My last order was a five-pound slab of Grana Padano for $67.00 and four "sacks" of Burratina on sale for $20.00. They ship in a styrofoam box with a frozen cooler insert. Shipping on this was flat rate $7.99 for Expedited Ground (3-4 days), which I thought was pretty good with none of that detestable "handling" cost to jack up the profit. Would have been free shipping, if the order had gone to $150.  

I got a call on the day they were to ship, asking me about the weather  here, because they were concerned with the Burratina in hot weather. I told them it had turned cold here, and they shipped it as ordered. I cannot complain about Grana Padono at about $13 a pound instead of $19 or $20. 

Buying this quantity of any cheese means I have to work out storage. When I bought the Fiore Sardo, I cut the wheel in half and cut one half into quarters. I wrapped each of these pieces in parchment paper and then in foil and keep them all on a large plastic crock in the refrigerator. They have both kept nicely until used up. 

If you need a source for lots of cheese or want to make a joint buy, I recommend them.  (My dog recommends them, too. Buying in these quantities, he's become addicted to Fiore Sardo rind. Snooty taste in cheese, for a dog.) 

Snooty dog shown with non-snooty wife:


----------



## jennyema (Dec 8, 2011)

WHAT A CUTE PIC!!

My rule of thumb is only buy cheeses in small quantities, particularly good cheeses.

I am not sure where you live but I regularly buy excellent grana padano for less than $10/lb.  It's one type of cheese that I will buy in larger quantities, but never more than a pound at a time.

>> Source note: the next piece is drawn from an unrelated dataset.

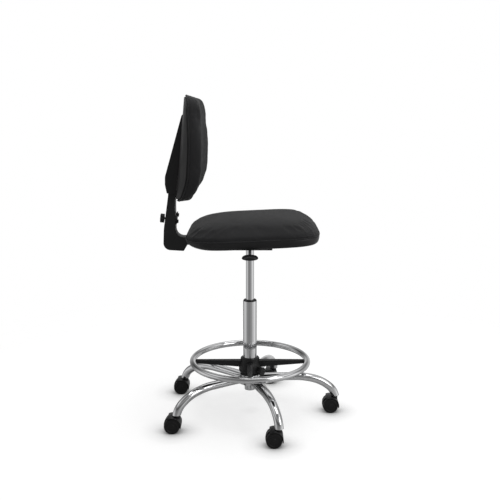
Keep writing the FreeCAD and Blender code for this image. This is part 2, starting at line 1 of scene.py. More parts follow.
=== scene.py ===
# %% [markdown]
# # A drafting chair, finished in Blender
# The chair's pieces were built to size elsewhere and arrive here as a fixed frame: tubes,
# casters, bar, boards and screws, each in its own node. This lesson gives every surface its
# finish and builds the soft and moulded pieces that a flat drawing can't give.

# %% Load the frame
import json
import math

import bmesh
import bpy
import numpy as np
from mathutils import Matrix, Vector


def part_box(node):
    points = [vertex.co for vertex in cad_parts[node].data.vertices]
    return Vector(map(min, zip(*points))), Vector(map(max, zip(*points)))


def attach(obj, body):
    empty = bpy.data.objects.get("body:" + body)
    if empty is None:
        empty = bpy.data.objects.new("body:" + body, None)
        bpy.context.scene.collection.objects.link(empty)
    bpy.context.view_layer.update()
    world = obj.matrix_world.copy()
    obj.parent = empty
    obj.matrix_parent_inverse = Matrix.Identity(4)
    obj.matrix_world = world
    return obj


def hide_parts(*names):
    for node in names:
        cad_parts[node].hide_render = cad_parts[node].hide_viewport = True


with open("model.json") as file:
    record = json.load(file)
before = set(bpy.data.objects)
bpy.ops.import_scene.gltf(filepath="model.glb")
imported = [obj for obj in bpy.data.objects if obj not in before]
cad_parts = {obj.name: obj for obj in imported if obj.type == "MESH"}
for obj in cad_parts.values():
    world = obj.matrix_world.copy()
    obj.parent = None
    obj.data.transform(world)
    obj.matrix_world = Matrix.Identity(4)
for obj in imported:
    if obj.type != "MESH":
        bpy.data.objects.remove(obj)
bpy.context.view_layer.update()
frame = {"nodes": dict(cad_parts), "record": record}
MM = 0.001

# %% [markdown]
# ## The camera
# The view is a level-headed product view: the camera stands to the sitter's right, about as
# high as the top of the backrest, and looks slightly down at the column. A lens longer than
# normal keeps the seat's sides nearly parallel.

# %% Camera
CAMERA_AWAY = 2.603
CAMERA_HEIGHT = 1.0925
CAMERA_DOWN = math.radians(11.103)
LENS = 55.906

view_camera = bpy.data.cameras.new("side_camera")
view_camera.lens = LENS
view_camera.sensor_width = 36.0
camera = bpy.data.objects.new("side_camera", view_camera)
camera.location = (0, -CAMERA_AWAY, CAMERA_HEIGHT)
camera.rotation_euler = (math.pi / 2 - CAMERA_DOWN, 0, 0)
bpy.context.scene.collection.objects.link(camera)
bpy.context.scene.camera = camera
print("camera at", tuple(camera.location))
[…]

I am lucky to live near some excellent cheesemongers.


----------



## GLC (Dec 8, 2011)

You're lucky. There is exactly one actual cheesemonger in the area, and they are good but high. The local groceries are also high. You have to have a demand, and we don't have the numbers of people still following traditional European cultures to (1) appreciate the cheese that's not in a Kraft shaker can and (2) consider good cheese a given and more of a staple than a luxury.


----------



## Timothy (Dec 8, 2011)

GLC said:


> I'm going to post this, because I like the source


 
Thank you GLC, they have smoked salmon for a very resonable price. I am addicted to smoked salmon!


----------



## taxlady (Dec 8, 2011)

Timothy said:


> Thank you GLC, they have smoked salmon for a very resonable price. I am addicted to smoked salmon!



I love good smoked salmon. But, it's kinda pricey. I also love gravad laks (salmon). I can make that myself, so it's not nearly as pricey. It's kinda similar, but a bit more delicate.


----------